Konjac
A Ruby command-line utility for translating files using a YAML wordlist
- Homepage
- Author
-
Bryan McKelvey
- Copyright
-
© 2012 Bryan McKelvey
- License
-
MIT
Features
-
Fuzzy matching - Konjac can make suggestions for similar words based on their similarity.
-
Whitespace handling - It’s still pretty lazy but at least functional
-
One-way translation - For example, you would always convert full-width letters and numbers in Japanese to their half-width counterparts in English.
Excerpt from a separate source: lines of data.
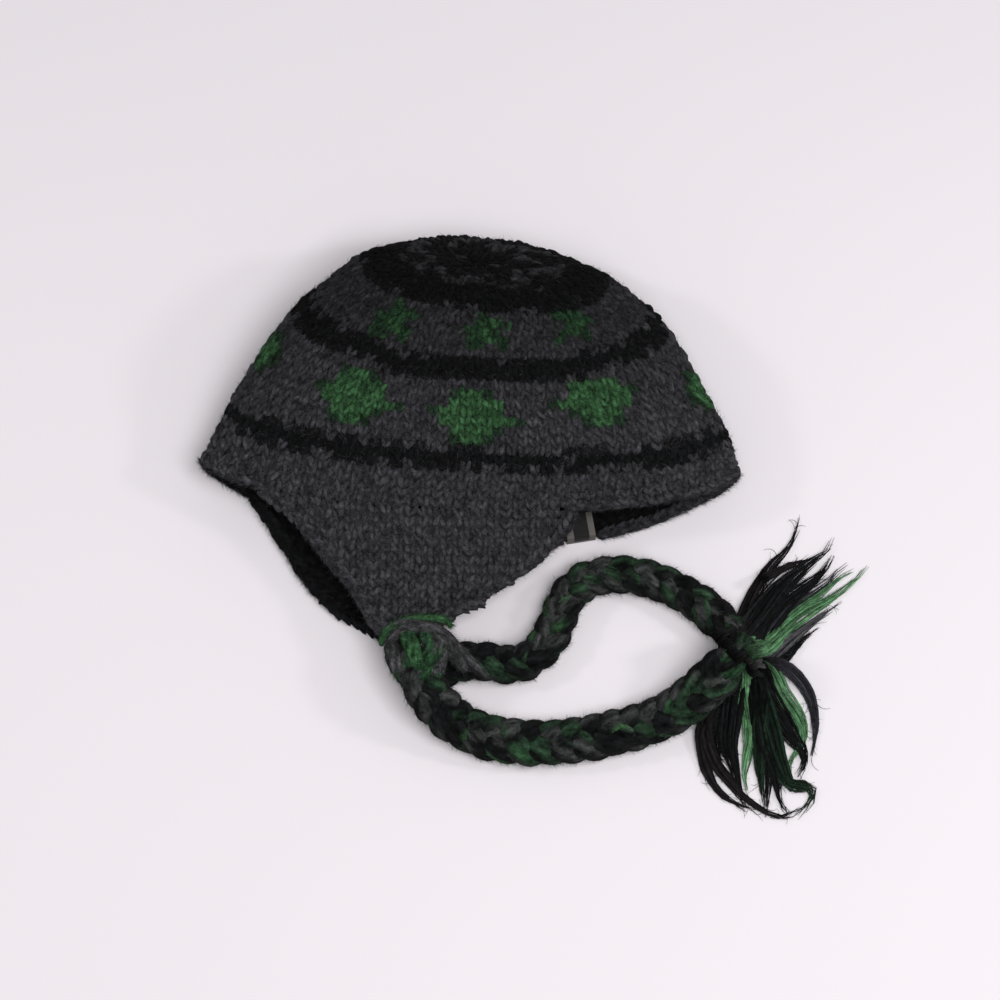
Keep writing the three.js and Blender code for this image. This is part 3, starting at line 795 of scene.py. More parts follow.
# The pattern, charted from the rim up over one repeat, as seen on the left half of the upper
# wall. G, m and g are bright, middle and dull green, and a dot is grey.
LOWER_DIAMOND = [
    "...gGGg....",
    "...GGGGg...",
    "..GGGGGGGg.",
    ".gGGGGGG...",
    "...GGGGG...",
    "...gGGg....",
]
OUTER_DIAMOND = [
    "...gGg.....",
    "...GGGg....",
    "..gGGGg....",
    "....gg.....",
]
UPPER_DIAMOND = [
    "...m.m..",
    "...mGm..",
    "..mGm...",
    "...mGm..",
    "...m....",
]
LOWER_DIAMOND_FROM = 7
UPPER_DIAMOND_FROM = 18
# How many rows higher a repeat's diamonds start, by its number from the top of the wall
DIAMOND_RISE = {1: 1, 2: 3, REPEATS - 2: 1, REPEATS - 1: 2}
# The black stripes: the share of black stitches in each row
STRIPES = {
    4: 0.72, 5: 0.95, 6: 0.35, 14: 0.85, 15: 0.97, 16: 0.75,
    23: 0.8, 24: 1.0, 25: 1.0, 26: 1.0, 27: 0.95,
}
BENT_ROWS = (12, 17)  # of the stripe that rises towards the hat's sides
BENT_STRIPE_FROM = 14
STRIPE_RISE = 1.4  # rows, at BEND_SHARE of the way round
BEND_SHARE = 0.17
TOP_FROM = 28
CENTRE_FROM = 32
LETTER_YARNS = {
    "b": "black", "G": "green", "m": "middle_green", "g": "dull_green", ".": "grey",
    "t": "top_grey",
}


def yarn_letter(row, share):
    """The chart's letter for a stitch, share being its place round the row from the top."""
    if row >= TOP_FROM:
        # Grey patches a few stitches wide, and black round the gather
        patch = math.sin(share * 43 + row * 1.3) + math.sin(share * 71 - row * 2.1)
        patch += random.uniform(-0.7, 0.7)
        return "t" if patch > (0.1 if row < CENTRE_FROM else 1.1) else "b"
    stripe_row = row
    if BENT_ROWS[0] <= row <= BENT_ROWS[1] + 2:
        off_top = min(share, 1 - share)
        stripe_row = row - round(STRIPE_RISE * min(1, off_top / BEND_SHARE) ** 2)
        if stripe_row < BENT_STRIPE_FROM <= row:
            return "."
    if random.random() < STRIPES.get(stripe_row, 0):
        return "b"
    repeat = int(share * REPEATS + 0.5) % REPEATS
    rise = DIAMOND_RISE.get(repeat, 0)
    outer = repeat in (2, REPEATS - 2)
    charts = [(OUTER_DIAMOND if outer else LOWER_DIAMOND, LOWER_DIAMOND_FROM + rise)]
    if not outer:
        charts.append((UPPER_DIAMOND, UPPER_DIAMOND_FROM + rise // 2))
    for chart, start in charts:
        if start <= row < start + len(chart):
            line = chart[row - start]
            # share grows towards the left, so the line is read from its end.
            if repeat <= REPEATS // 2:
                line = line[::-1]
            place = (share * REPEATS + 0.5) % 1
            return line[min(int(place * len(line)), len(line) - 1)]
    return "."


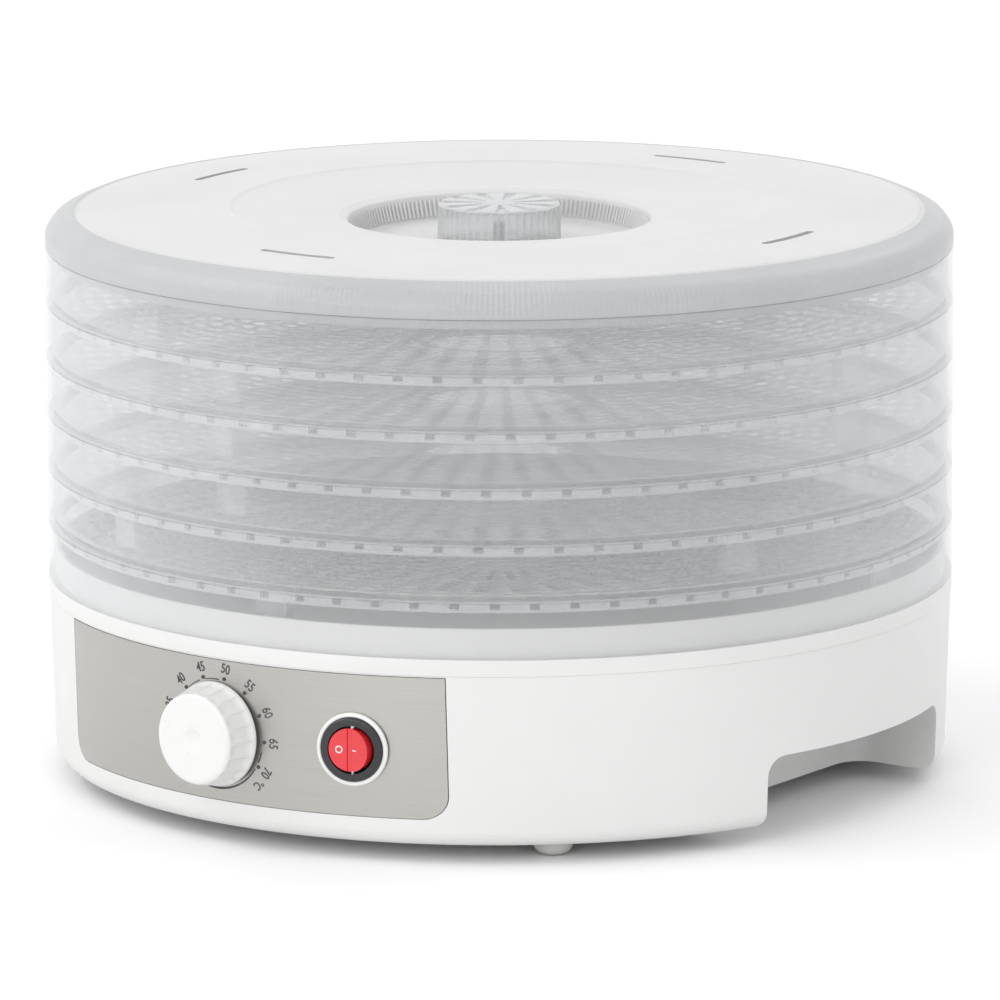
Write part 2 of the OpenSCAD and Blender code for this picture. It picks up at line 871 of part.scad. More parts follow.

The converse is not necessarily true.
-
Regular expressions - Stuff like
/(\d+)年(\d+)月(\d+)日/\2\/\3\/\1/
(i.e.1984年11月23日 # => 11/23/1984
) -
Importing/exporting text from/to Office documents - Currently only working on Mac (support for Word planned, but for *nix it’s probably too difficult).
Installation
Stable
With Ruby installed, run the following in your terminal:
gem install konjac
Development
With Ruby, Git and Bundler installed, navigate in your command line to a directory of your choice, then run:
git clone git://github.com/brymck/konjac.git
cd konjac
bundle update
rake install
Usage
Translate all text files in the current directory from Japanese into English:
konjac translate *.txt --from japanese --to english
konjac translate *.txt -f ja -t en
Use multiple dictionaries:
konjac translate financial_report_en.txt --to japanese --using {finance,fluffery}
konjac translate financial_report_en.txt -t ja -u {finance,fluffery}
Extract text from a .docx? document (creates a plain-text test.konjac
file from test.docx
):
konjac export test.doc
konjac export test.docx
Extract text from a .docx document and process with a dictionary
konjac export test.docx --from japanese --to english --using pre
konjac export test.docx -f ja -t en -u pre
Import tags file back into .docx document (for .doc files, this opens the file in word and imports the changes; for .docx files this outputs a new file named test_imported.docx
):
konjac import test.doc
konjac import test.docx
Add a word to your dictionary:
konjac add --original dog --from english --translation 犬 --to japanese
konjac add -o dog -f en -r 犬 -t ja
Translate a word using your dictionary:
konjac translate dog --from english --to japanese --word
konjac translate dog -f en -t ja -w
Suggest a word using your dictionary:
konjac suggest dog --from english --to japanese
konjac suggest dog -f en -t ja
Ruby
Create a Suggestor object:
require "konjac"
Konjac::Dictionary.add_word :from => :en, :original => "word",
:to => :ja, :translation => "言葉"
s = Konjac::Suggestor.new(:en, :ja)
s.suggest "word" # => [[1.0, "word", "言葉"]]
Dictionary Format
Store terms in ~/.konjac/dict.yml
.
Simple (two-way equivalent terms) - English “I” is equivalent to Spanish “yo”:
-
en: I
es: yo
Not as simple - Japanese lacks a plural, therefore both “dog” and “dogs” translate as 犬:
-
en: dog
ja:
ja: 犬
en: dogs?
regex: true # i.e. the regular expression /dogs?/
Documentation
Should be simple enough to generate yourself:
rm -rf konjac
git clone git://github.com/brymck/konjac
cd konjac
bundle update
rake rdoc
rm -rf !(doc)
mv doc/rdoc/* .
rm -rf doc
Supplementary Stuff
Name
Hon’yaku means “translation” in Japanese. This utility relies on a YAML wordlist. Konnyaku (Japanese for “konjac”) rhymes with hon’yaku and is a type of yam. Also, Doraemon had something called a hon’yaku konnyaku that allowed him to speak every language. IIRC it worked with animals too. But I digress.